*DATASET EXCERPTS*.

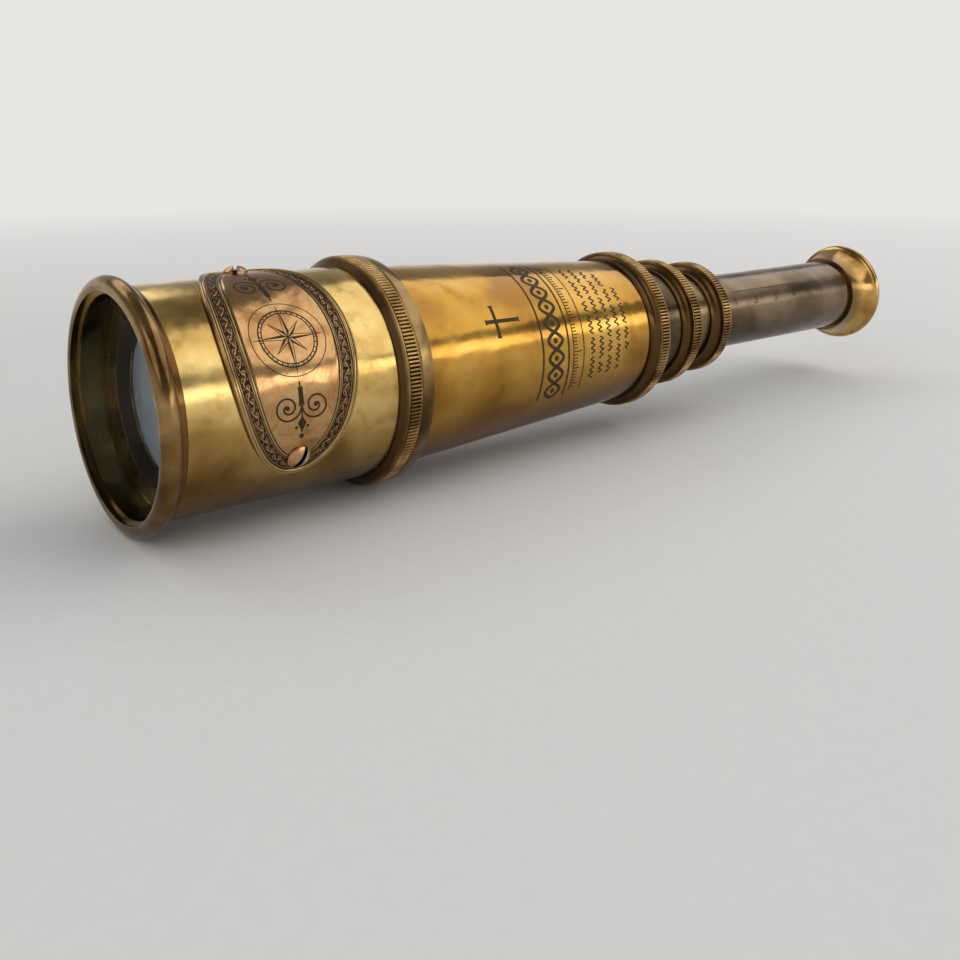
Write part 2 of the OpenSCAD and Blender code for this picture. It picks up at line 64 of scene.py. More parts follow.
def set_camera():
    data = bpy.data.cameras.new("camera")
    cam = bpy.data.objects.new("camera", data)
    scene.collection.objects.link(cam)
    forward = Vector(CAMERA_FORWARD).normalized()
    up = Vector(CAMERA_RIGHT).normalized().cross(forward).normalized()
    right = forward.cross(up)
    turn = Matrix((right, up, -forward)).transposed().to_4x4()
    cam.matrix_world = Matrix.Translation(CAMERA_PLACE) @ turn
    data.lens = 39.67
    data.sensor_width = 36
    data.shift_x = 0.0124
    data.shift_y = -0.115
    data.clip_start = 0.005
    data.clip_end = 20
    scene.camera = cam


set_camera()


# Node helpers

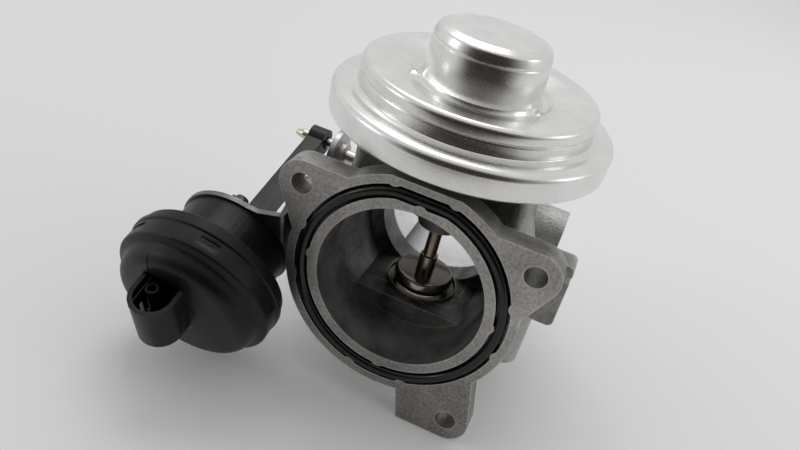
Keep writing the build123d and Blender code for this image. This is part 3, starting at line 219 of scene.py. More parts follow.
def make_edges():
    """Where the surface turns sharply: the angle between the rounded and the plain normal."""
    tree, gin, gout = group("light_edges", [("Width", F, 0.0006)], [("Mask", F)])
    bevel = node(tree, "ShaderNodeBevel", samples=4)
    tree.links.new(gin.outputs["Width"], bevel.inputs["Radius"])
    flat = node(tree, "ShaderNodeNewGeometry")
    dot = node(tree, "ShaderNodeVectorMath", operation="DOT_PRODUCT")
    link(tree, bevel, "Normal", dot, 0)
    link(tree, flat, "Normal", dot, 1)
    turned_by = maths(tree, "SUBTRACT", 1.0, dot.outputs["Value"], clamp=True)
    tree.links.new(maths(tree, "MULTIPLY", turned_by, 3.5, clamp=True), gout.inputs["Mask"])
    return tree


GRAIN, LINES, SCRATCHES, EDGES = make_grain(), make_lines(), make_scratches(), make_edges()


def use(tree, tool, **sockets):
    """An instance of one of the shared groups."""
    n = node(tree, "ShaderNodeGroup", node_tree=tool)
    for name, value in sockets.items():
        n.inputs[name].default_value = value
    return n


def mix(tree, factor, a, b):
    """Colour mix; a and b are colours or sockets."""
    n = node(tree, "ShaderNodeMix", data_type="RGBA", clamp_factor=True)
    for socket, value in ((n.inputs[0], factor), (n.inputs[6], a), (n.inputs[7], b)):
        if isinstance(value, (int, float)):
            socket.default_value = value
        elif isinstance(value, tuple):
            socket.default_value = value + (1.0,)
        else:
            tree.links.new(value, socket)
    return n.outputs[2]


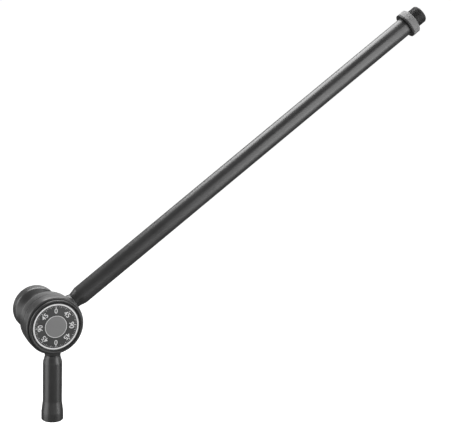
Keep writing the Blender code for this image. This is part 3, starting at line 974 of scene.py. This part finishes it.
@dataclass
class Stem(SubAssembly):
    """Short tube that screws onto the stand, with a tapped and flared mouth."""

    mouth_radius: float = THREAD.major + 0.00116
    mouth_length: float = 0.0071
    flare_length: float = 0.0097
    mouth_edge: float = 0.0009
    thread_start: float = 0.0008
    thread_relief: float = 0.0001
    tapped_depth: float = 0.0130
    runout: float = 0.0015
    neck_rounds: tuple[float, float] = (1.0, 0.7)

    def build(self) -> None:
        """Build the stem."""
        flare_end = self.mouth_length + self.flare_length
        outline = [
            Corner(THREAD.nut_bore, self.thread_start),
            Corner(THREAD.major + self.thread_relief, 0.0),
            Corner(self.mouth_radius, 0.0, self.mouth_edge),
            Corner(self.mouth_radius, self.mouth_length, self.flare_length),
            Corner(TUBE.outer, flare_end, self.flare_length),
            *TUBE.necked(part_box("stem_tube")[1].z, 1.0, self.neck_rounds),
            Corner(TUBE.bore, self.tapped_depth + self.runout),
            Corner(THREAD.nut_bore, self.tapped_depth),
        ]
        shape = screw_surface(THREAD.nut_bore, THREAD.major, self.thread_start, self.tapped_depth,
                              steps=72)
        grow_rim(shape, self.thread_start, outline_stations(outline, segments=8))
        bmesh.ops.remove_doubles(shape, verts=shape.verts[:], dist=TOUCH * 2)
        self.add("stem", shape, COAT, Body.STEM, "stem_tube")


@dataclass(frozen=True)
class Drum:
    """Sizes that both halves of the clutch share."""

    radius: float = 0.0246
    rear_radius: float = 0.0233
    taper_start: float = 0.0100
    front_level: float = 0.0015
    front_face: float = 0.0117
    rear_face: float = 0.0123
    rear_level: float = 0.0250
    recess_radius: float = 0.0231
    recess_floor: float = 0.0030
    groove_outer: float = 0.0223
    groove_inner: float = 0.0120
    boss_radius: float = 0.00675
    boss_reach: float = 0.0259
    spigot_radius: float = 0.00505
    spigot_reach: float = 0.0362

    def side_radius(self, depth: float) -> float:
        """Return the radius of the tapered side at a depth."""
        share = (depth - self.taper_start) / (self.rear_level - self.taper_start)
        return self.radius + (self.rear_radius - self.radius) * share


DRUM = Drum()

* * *

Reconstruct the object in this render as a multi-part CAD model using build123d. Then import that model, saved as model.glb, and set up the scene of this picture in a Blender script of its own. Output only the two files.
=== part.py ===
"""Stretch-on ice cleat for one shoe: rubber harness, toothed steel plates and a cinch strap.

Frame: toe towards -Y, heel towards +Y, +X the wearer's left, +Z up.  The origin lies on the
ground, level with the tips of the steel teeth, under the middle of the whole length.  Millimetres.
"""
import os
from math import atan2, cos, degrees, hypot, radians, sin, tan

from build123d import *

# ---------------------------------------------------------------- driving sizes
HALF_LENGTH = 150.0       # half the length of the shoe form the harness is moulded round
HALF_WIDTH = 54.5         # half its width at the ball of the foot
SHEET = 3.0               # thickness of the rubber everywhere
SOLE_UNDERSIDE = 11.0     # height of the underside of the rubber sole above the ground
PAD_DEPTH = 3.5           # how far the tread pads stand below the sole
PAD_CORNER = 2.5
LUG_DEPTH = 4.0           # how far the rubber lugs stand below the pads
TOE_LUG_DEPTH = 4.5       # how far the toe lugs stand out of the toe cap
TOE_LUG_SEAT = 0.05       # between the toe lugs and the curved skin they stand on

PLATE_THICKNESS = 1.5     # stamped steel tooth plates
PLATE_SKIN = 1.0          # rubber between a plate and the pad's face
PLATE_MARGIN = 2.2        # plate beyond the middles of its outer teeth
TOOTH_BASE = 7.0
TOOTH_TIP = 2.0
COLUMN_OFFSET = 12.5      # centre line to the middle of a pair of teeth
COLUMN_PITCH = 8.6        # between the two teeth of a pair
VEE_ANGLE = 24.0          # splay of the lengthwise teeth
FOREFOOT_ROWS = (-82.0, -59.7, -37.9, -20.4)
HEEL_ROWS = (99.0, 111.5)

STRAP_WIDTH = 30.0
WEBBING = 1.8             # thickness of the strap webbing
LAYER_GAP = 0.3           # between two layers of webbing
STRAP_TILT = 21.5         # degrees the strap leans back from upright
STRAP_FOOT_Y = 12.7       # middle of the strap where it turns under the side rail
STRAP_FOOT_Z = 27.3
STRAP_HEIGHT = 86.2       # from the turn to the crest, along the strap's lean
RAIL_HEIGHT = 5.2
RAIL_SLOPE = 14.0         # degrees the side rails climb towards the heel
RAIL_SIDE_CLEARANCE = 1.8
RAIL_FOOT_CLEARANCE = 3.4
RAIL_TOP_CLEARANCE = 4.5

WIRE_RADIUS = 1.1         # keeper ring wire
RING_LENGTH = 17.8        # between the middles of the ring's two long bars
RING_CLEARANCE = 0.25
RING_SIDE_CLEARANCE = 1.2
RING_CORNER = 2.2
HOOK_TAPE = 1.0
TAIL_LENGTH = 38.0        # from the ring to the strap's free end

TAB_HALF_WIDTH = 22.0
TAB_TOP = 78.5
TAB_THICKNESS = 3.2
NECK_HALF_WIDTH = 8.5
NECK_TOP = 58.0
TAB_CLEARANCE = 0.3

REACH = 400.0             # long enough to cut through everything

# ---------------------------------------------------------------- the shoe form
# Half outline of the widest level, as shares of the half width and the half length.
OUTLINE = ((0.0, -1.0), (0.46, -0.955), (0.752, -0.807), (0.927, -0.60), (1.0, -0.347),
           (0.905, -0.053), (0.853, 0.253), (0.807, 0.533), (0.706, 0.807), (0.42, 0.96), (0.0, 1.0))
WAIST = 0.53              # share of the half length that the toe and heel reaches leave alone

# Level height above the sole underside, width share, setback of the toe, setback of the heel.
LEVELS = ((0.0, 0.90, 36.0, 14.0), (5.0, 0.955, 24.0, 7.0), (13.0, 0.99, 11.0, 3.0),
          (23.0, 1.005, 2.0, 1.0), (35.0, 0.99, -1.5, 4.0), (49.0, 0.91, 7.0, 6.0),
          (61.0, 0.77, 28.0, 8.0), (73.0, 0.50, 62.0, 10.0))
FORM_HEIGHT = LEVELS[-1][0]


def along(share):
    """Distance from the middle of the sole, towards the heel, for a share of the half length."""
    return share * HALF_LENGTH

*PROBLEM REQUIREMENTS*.
Extract and reproduce exactly the lines opening with the line containing "Keep writing the Blender" and closing with the line containing "spigot_reach: float = 0.0362", inclusive.

*SOLUTION TO THE PROBLEM*.
Keep writing the Blender code for this image. This is part 3, starting at line 974 of scene.py. This part finishes it.
@dataclass
class Stem(SubAssembly):
    """Short tube that screws onto the stand, with a tapped and flared mouth."""

    mouth_radius: float = THREAD.major + 0.00116
    mouth_length: float = 0.0071
    flare_length: float = 0.0097
    mouth_edge: float = 0.0009
    thread_start: float = 0.0008
    thread_relief: float = 0.0001
    tapped_depth: float = 0.0130
    runout: float = 0.0015
    neck_rounds: tuple[float, float] = (1.0, 0.7)

    def build(self) -> None:
        """Build the stem."""
        flare_end = self.mouth_length + self.flare_length
        outline = [
            Corner(THREAD.nut_bore, self.thread_start),
            Corner(THREAD.major + self.thread_relief, 0.0),
            Corner(self.mouth_radius, 0.0, self.mouth_edge),
            Corner(self.mouth_radius, self.mouth_length, self.flare_length),
            Corner(TUBE.outer, flare_end, self.flare_length),
            *TUBE.necked(part_box("stem_tube")[1].z, 1.0, self.neck_rounds),
            Corner(TUBE.bore, self.tapped_depth + self.runout),
            Corner(THREAD.nut_bore, self.tapped_depth),
        ]
        shape = screw_surface(THREAD.nut_bore, THREAD.major, self.thread_start, self.tapped_depth,
                              steps=72)
        grow_rim(shape, self.thread_start, outline_stations(outline, segments=8))
        bmesh.ops.remove_doubles(shape, verts=shape.verts[:], dist=TOUCH * 2)
        self.add("stem", shape, COAT, Body.STEM, "stem_tube")


@dataclass(frozen=True)
class Drum:
    """Sizes that both halves of the clutch share."""

    radius: float = 0.0246
    rear_radius: float = 0.0233
    taper_start: float = 0.0100
    front_level: float = 0.0015
    front_face: float = 0.0117
    rear_face: float = 0.0123
    rear_level: float = 0.0250
    recess_radius: float = 0.0231
    recess_floor: float = 0.0030
    groove_outer: float = 0.0223
    groove_inner: float = 0.0120
    boss_radius: float = 0.00675
    boss_reach: float = 0.0259
    spigot_radius: float = 0.00505
    spigot_reach: float = 0.0362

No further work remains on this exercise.